═══ DATA EXTRACT
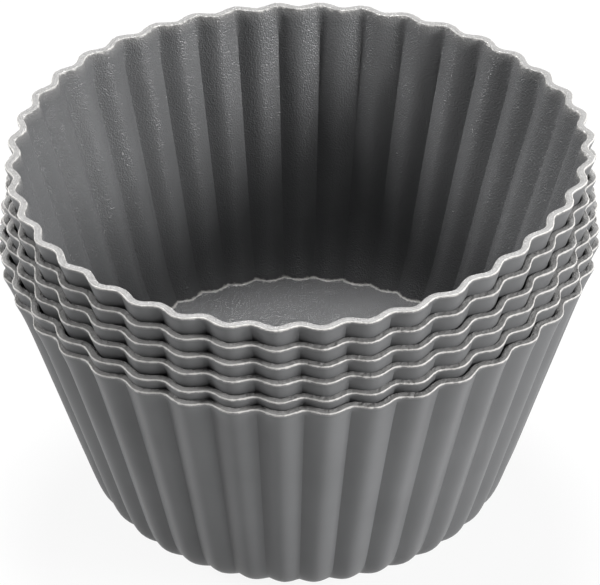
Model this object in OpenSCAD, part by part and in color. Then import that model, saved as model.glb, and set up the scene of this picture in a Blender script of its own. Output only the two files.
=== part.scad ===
// A nested stack of six fluted silicone baking cups, standing mouth up.
// The origin is the centre of the lowest cup's underside. Z is the axis of the stack.

/* [Cup] */
// Outside diameter at the lip, across two opposite lobes, of a cup with none nested in it
top_d = 70; // [62:1:84]
// Outside diameter that the wall would have at the underside, across two opposite lobes, with no heel
base_d = 49; // [40:1:54]
// Height of one cup
cup_h = 36; // [26:1:46]
// Thickness of the wall
wall_t = 0.4; // [0.3:0.05:0.7]
// Thickness of the floor
floor_t = 1.8; // [0.8:0.1:2.2]
// Height of the heel, the slope from the wall to the underside
heel_h = 3.6; // [2.4:0.2:6]
// Width of the heel
heel_w = 2.8; // [1:0.2:4]

/* [Flutes] */
// Number of flutes round the wall
flutes = 40; // [28:2:48]
// Depth of a flute at the lip
flute_depth_top = 1.2; // [0.6:0.1:1.6]
// Depth of a flute at the underside
flute_depth_base = 0.7; // [0.4:0.1:1.3]
// Shape of a flute, from a soft wave to a zigzag
flute_sharpness = 0.9; // [0.3:0.05:0.95]
// Corners that draw one flute on the wall, and twice as many as round the underside and the floor
flute_corners = 4; // [4:2:6]

/* [Lip] */
// Width of the lip's flat top
lip_w = 0.8; // [0.7:0.1:1.4]
// Height over which the wall thickens outwards into the lip
lip_h = 1.5; // [0.8:0.1:3]

/* [Stack] */
// Clearance between the walls of two cups pushed fully together
nest_gap = 0.03; // [0.02:0.01:0.2]
// How much further the top cup stands out of its neighbour than the second cup does
stack_ease = 0.8; // [0:0.05:1.5]
// How much each mouth is stretched open, in radius, for every cup nested in it
mouth_stretch = 0.1; // [0:0.01:0.2]

/* [Hidden] */
NODES = ["cup_1", "cup_2", "cup_3", "cup_4", "cup_5", "cup_6"];

// The wall is drawn round a middle line, half its thickness to each side.
half_wall = wall_t / 2;
crest_r_base = base_d / 2 - half_wall;
crest_r_top = top_d / 2 - lip_w + half_wall;
lip_offset = lip_w - half_wall;

// One ring of corners runs right round the cup, with a groove between two lobes at the front.
ring_corners = flutes * flute_corners;
half_corners = ring_corners / 2;
front_angle = -90;
groove_phase = 180;

// The inside of the heel is its outside, raised by the wall's thickness, and the floor cuts it off.
inner_heel_z = heel_h + wall_t;
floor_inset = heel_w * (inner_heel_z - floor_t) / heel_h;

// Steepest run of a flute's flank, as the cosine of its angle to the round.
flank_cos = min(flank_cos_at(0), flank_cos_at(cup_h));
// The wall's lean, taken where it is least, on the lobes or in the grooves.
lobe_lean = (crest_r_top - crest_r_base) / cup_h;
groove_lean = lobe_lean - (flute_depth_top - flute_depth_base) / cup_h;
wall_lean = min(lobe_lean, groove_lean);

// A cup goes down into the next one until its wall, lip or floor meets it.
wall_step = (wall_t + nest_gap) / (wall_lean * flank_cos);
tight_step = max(wall_step, lip_h + nest_gap, floor_t + nest_gap);
// The stack sits tightest at its foot, and each cup above stands out a little more.
top_index = len(NODES) - 1;
ease_step = stack_ease / (top_index - 1);

silicone_grey = [0.42, 0.42, 0.43];

// Share of the way from the underside to the lip
function rise(z) = z / cup_h;

function flute_depth(z) = flute_depth_base + (flute_depth_top - flute_depth_base) * rise(z);

// Radius of the lobes, on a wall whose mouth is stretched open by the cups nested in it
function crest_r(z, stretch) = crest_r_base + (crest_r_top + stretch - crest_r_base) * rise(z);

// Height of the flute's wave, 1 on a lobe and -1 in a groove
function wave(phase) = asin(flute_sharpness * cos(phase)) / asin(flute_sharpness);

// Change of the wave with its phase in radians
function wave_slope(phase) =
    let (run = sqrt(1 - pow(flute_sharpness * cos(phase), 2)))
    -flute_sharpness * sin(phase) / run * (180 / PI) / asin(flute_sharpness);

function flank_cos_at(z) =
    let (swing = flute_depth(z) / 2 * flutes * wave_slope(90))
    let (r = crest_r(z, 0) - flute_depth(z) / 2)
    r / sqrt(r * r + swing * swing);

// A corner of the wall at the given height, to one side of the middle line
function wall_corner(index, z, side, stretch, inset) =
    let (angle = front_angle + 360 * index / ring_corners)
    let (phase = groove_phase + 360 * index / flute_corners)
    let (r = crest_r(z, stretch) - inset - flute_depth(z) / 2 * (1 - wave(phase)))
    let (swing = flute_depth(z) / 2 * flutes * wave_slope(phase))
    let (normal = [r, -swing] / sqrt(r * r + swing * swing))
    let (out = r + side * normal[0])
    let (across = side * normal[1])
    [out * cos(angle) - across * sin(angle), out * sin(angle) + across * cos(angle), z];

function ring(z, side, stretch) =
    [for (index = [0 : ring_corners - 1]) wall_corner(index, z, side, stretch, 0)];

// A ring with every second corner, set in from the wall
function half_ring(z, side, stretch, inset) =
    [for (index = [0 : half_corners - 1]) wall_corner(2 * index, z, side, stretch, inset)];

// Two triangles for each corner between a full ring and the next one
function band(first) =
    let (next = first + ring_corners)
    [for (index = [0 : ring_corners - 1])
        let (turn = (index + 1) % ring_corners)
        each [
            [first + index, next + index, next + turn],
            [first + index, next + turn, first + turn]
        ]
    ];

// Three triangles for each corner of a half ring, up to the full ring above it
function seam(half_first, full_first) =
    [for (index = [0 : half_corners - 1])
        let (here = half_first + index)
        let (turn = half_first + (index + 1) % half_corners)
        let (above = full_first + 2 * index)
        let (above_turn = full_first + (2 * index + 2) % ring_corners)
        each [
            [here, above, above + 1],
            [here, above + 1, turn],
            [turn, above + 1, above_turn]
        ]
    ];

// One triangle for each corner of a half ring, to its middle
function disc(first, middle) =
    [for (index = [0 : half_corners - 1]) [middle, first + index, first + (index + 1) % half_corners]];

function turned_over(triangles) = [for (corners = triangles) [corners[0], corners[2], corners[1]]];

// Height of a cup's underside, counted from the lowest cup at 0
function cup_z(index) = index * tight_step + ease_step * index * (index - 1) / 2;

// One moulded cup: the underside, the heel, the fluted wall, the lip, the inside and the floor
module fluted_cup(stretch) {
    underside = half_ring(0, half_wall, stretch, heel_w);
    rings = [
        ring(heel_h, half_wall, stretch),
        ring(cup_h - lip_h, half_wall, stretch),
        ring(cup_h, lip_offset, stretch),
        ring(cup_h, -half_wall, stretch),
        ring(inner_heel_z, -half_wall, stretch)
    ];
    floor_edge = half_ring(floor_t, -half_wall, stretch, floor_inset);
    middles = [[0, 0, 0], [0, 0, floor_t]];

    outer_heel = half_corners;
    inner_heel = outer_heel + (len(rings) - 1) * ring_corners;
    floor_first = inner_heel + ring_corners;
    underside_middle = floor_first + half_corners;
    floor_middle = underside_middle + 1;
    skin = [for (first = [outer_heel : ring_corners : inner_heel - 1]) each band(first)];
    polyhedron(
        points = concat(underside, [for (each_ring = rings) each each_ring], floor_edge, middles),
        faces = concat(
            disc(0, underside_middle),
            seam(0, outer_heel),
            skin,
            turned_over(seam(floor_first, inner_heel)),
            turned_over(disc(floor_first, floor_middle))
        )
    );
}

module stacked_cup(index) {
    color(silicone_grey)
    translate([0, 0, cup_z(index)])
    fluted_cup(mouth_stretch * (top_index - index));
}

// The lowest cup, which carries the others
module cup_1() {
    stacked_cup(0);
}

module cup_2() {
    stacked_cup(1);
}

module cup_3() {
    stacked_cup(2);
}

module cup_4() {
    stacked_cup(3);
}

module cup_5() {
    stacked_cup(4);
}

// The top cup, open to view
module cup_6() {
    stacked_cup(5);
}

cup_1();
cup_2();
cup_3();
cup_4();
cup_5();
cup_6();
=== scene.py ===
from collections import namedtuple
from math import atan2, cos, degrees, hypot, pi, radians, sin

import bmesh
import bpy
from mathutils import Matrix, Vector


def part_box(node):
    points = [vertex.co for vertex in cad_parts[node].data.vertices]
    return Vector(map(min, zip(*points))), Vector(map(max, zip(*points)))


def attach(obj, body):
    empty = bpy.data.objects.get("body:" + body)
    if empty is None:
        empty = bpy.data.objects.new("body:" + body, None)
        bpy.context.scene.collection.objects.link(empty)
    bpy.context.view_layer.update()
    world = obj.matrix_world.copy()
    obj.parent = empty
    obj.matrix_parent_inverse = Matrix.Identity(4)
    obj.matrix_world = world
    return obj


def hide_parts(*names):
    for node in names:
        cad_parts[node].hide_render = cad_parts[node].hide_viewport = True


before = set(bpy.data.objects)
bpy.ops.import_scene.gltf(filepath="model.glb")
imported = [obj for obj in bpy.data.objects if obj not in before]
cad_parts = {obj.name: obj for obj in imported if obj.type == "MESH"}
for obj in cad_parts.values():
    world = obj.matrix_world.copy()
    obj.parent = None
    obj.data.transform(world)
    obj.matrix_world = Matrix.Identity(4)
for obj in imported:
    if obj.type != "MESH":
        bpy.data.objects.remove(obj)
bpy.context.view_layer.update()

MM = 0.001

# The cup's sizes, as it is moulded, in mm
CUPS = sorted(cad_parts)
CUP_H = (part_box(CUPS[0])[1].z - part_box(CUPS[0])[0].z) / MM
FOOT_R = 24.7
MOUTH_R = 35.0
WALL = 0.4
LIP = 0.7
FLOOR = 2.0
HEEL_R = 4.9
INNER_HEEL = 0.9
FLUTES = 40
DEPTH_FOOT = 0.65
DEPTH_MOUTH = 1.2

# Four points of the cage draw one flute: a groove, a flank, a lobe and a flank.
FLUTE_POINTS = 4
RING_POINTS = FLUTES * FLUTE_POINTS
# The outer skin is sharp in its grooves, and the inner skin is sharp behind its lobes.
OUTER = "outer"
INNER = "inner"
SHARP = 0.8
# The lip stays a soft wave: the lines end this far below it.
SOFT_LIP = 0.2
SMOOTH_LEVELS = 2
# How far down a flank lies from its lobe, as a share of the depth: 0.5 is straight and 0.25 is a round arc.
FLANK = 0.33

# Where the cage has its rings: round the heel by angle, then up the wall and below the lip's top, in mm
HEEL_ANGLES = (60, 30, 0)
WALL_HEIGHTS = (12, 20, 28)
UNDER_LIP = 4
LIP_START = 1.6
LIP_SIDE = 0.3
# The middle of the lip's top stands this much above its edges.
LIP_CROWN = 0.02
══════
TASK TO CARRY OUT ->
Start with the line that holds "stacked_cup(2);" and finish with the line that holds "if empty is". Transcribe each line in between exactly, and those two as well.

EXERCISE OUTPUT ->
    stacked_cup(2);
}

module cup_4() {
    stacked_cup(3);
}

module cup_5() {
    stacked_cup(4);
}

// The top cup, open to view
module cup_6() {
    stacked_cup(5);
}

cup_1();
cup_2();
cup_3();
cup_4();
cup_5();
cup_6();
=== scene.py ===
from collections import namedtuple
from math import atan2, cos, degrees, hypot, pi, radians, sin

import bmesh
import bpy
from mathutils import Matrix, Vector


def part_box(node):
    points = [vertex.co for vertex in cad_parts[node].data.vertices]
    return Vector(map(min, zip(*points))), Vector(map(max, zip(*points)))


def attach(obj, body):
    empty = bpy.data.objects.get("body:" + body)
    if empty is None:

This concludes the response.